# Entries with model source code:

** START **

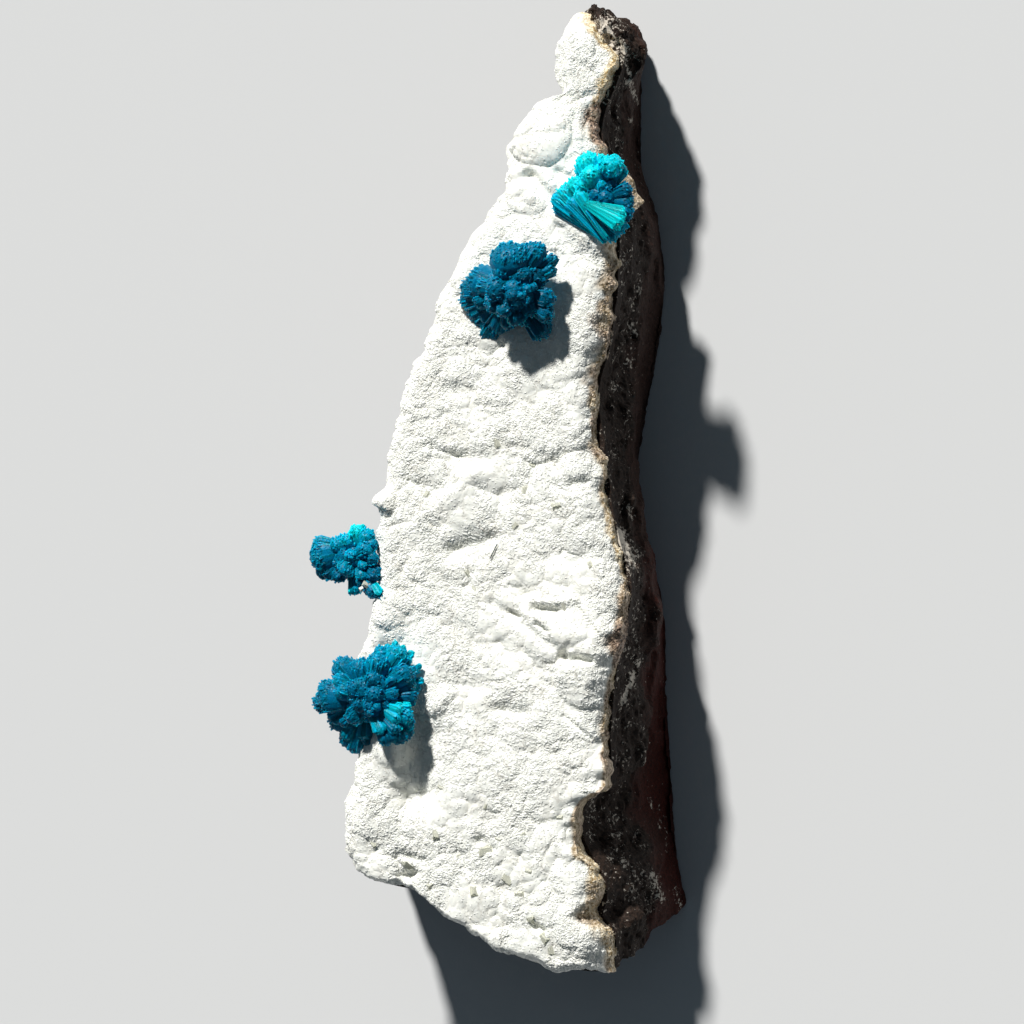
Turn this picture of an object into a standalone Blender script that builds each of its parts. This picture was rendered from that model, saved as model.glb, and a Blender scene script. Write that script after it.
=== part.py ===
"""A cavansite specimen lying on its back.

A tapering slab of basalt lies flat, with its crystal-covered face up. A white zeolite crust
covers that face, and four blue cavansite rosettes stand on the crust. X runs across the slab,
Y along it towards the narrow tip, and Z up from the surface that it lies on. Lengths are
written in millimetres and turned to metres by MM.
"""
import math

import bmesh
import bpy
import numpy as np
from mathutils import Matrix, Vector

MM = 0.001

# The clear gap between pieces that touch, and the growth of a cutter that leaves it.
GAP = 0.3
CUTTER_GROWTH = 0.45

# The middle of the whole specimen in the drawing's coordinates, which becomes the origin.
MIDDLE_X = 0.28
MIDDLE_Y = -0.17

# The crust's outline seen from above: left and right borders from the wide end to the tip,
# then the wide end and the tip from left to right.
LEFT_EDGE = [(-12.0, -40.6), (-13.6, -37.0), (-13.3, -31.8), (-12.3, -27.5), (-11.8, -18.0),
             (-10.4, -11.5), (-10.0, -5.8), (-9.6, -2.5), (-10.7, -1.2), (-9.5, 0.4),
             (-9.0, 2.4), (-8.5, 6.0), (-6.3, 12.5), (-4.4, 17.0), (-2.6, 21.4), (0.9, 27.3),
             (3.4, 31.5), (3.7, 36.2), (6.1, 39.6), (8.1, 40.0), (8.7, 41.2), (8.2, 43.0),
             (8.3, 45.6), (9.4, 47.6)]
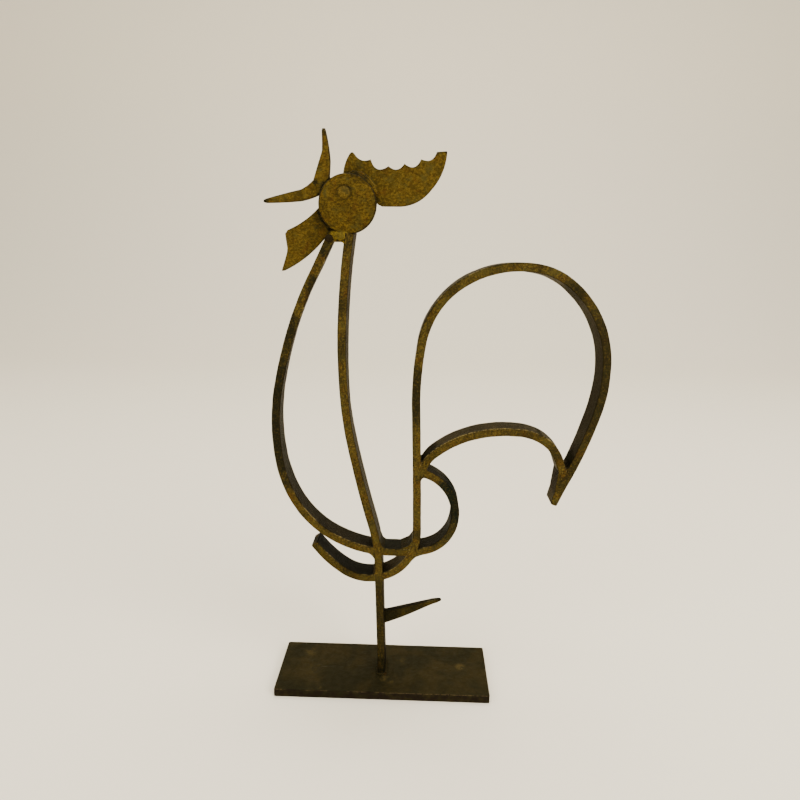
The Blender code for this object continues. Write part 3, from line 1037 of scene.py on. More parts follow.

** END **

# OBJECTIVE:
Give back the whole listing, word for word.

# ANSWER BELOW:
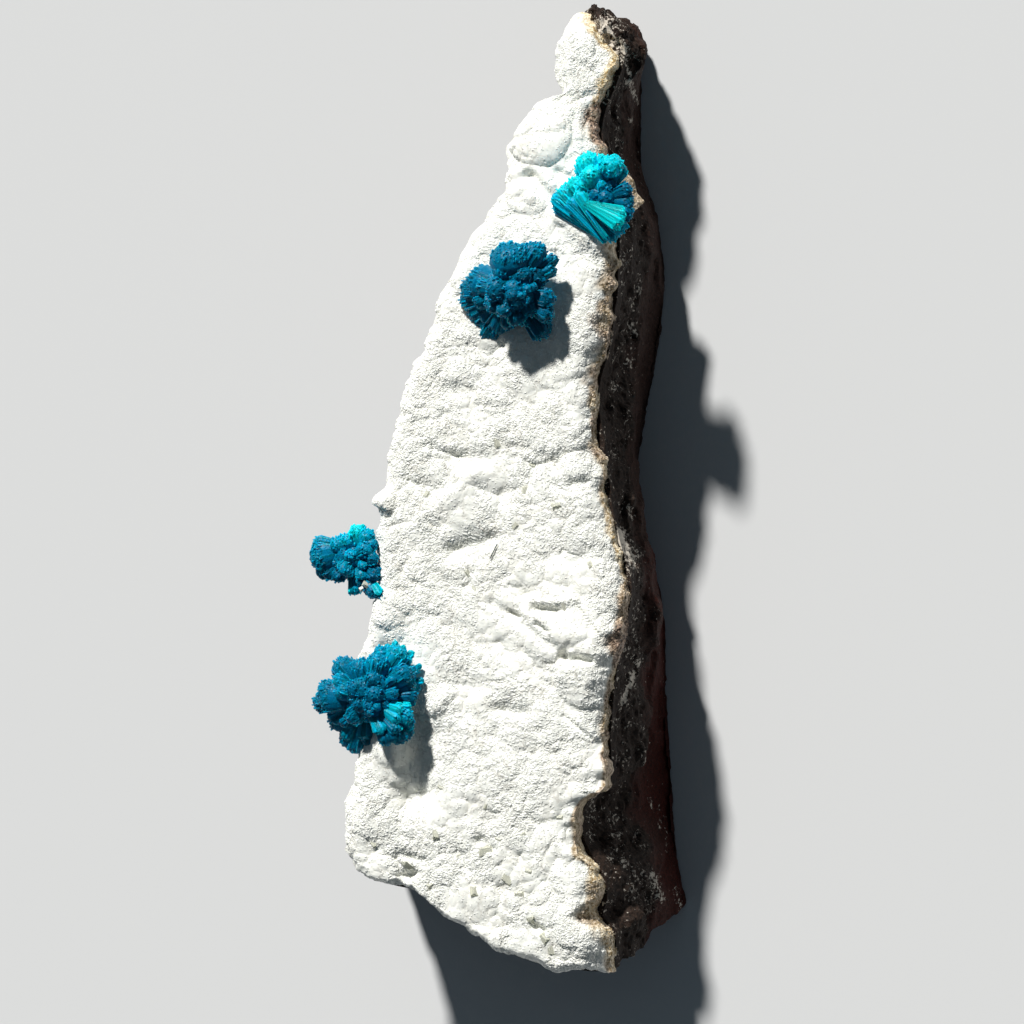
Turn this picture of an object into a standalone Blender script that builds each of its parts. This picture was rendered from that model, saved as model.glb, and a Blender scene script. Write that script after it.
=== part.py ===
"""A cavansite specimen lying on its back.

A tapering slab of basalt lies flat, with its crystal-covered face up. A white zeolite crust
covers that face, and four blue cavansite rosettes stand on the crust. X runs across the slab,
Y along it towards the narrow tip, and Z up from the surface that it lies on. Lengths are
written in millimetres and turned to metres by MM.
"""
import math

import bmesh
import bpy
import numpy as np
from mathutils import Matrix, Vector

MM = 0.001

# The clear gap between pieces that touch, and the growth of a cutter that leaves it.
GAP = 0.3
CUTTER_GROWTH = 0.45

# The middle of the whole specimen in the drawing's coordinates, which becomes the origin.
MIDDLE_X = 0.28
MIDDLE_Y = -0.17

# The crust's outline seen from above: left and right borders from the wide end to the tip,
# then the wide end and the tip from left to right.
LEFT_EDGE = [(-12.0, -40.6), (-13.6, -37.0), (-13.3, -31.8), (-12.3, -27.5), (-11.8, -18.0),
             (-10.4, -11.5), (-10.0, -5.8), (-9.6, -2.5), (-10.7, -1.2), (-9.5, 0.4),
             (-9.0, 2.4), (-8.5, 6.0), (-6.3, 12.5), (-4.4, 17.0), (-2.6, 21.4), (0.9, 27.3),
             (3.4, 31.5), (3.7, 36.2), (6.1, 39.6), (8.1, 40.0), (8.7, 41.2), (8.2, 43.0),
             (8.3, 45.6), (9.4, 47.6)]
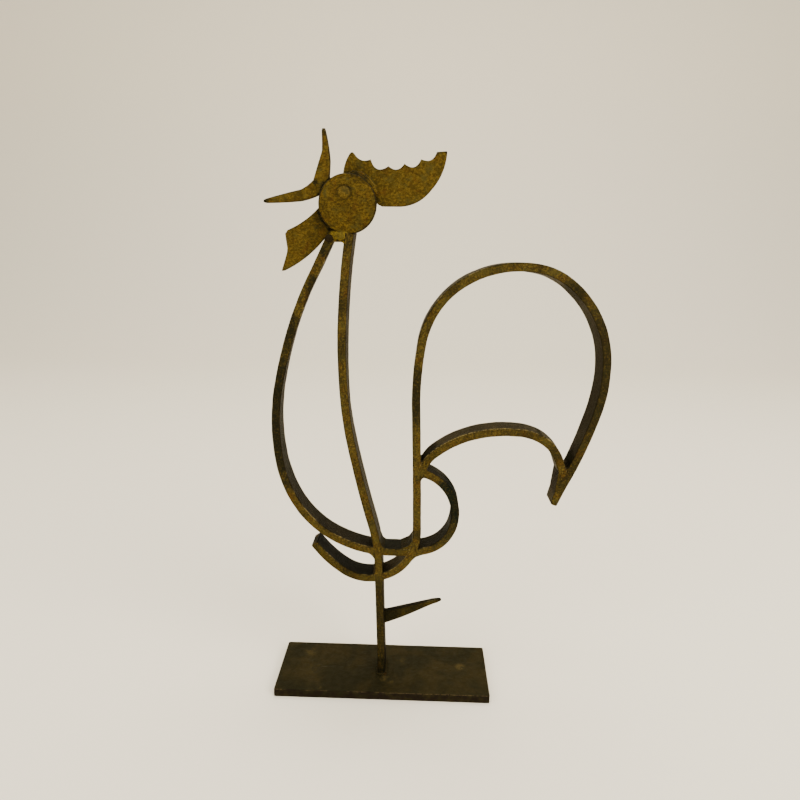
The Blender code for this object continues. Write part 3, from line 1037 of scene.py on. More parts follow.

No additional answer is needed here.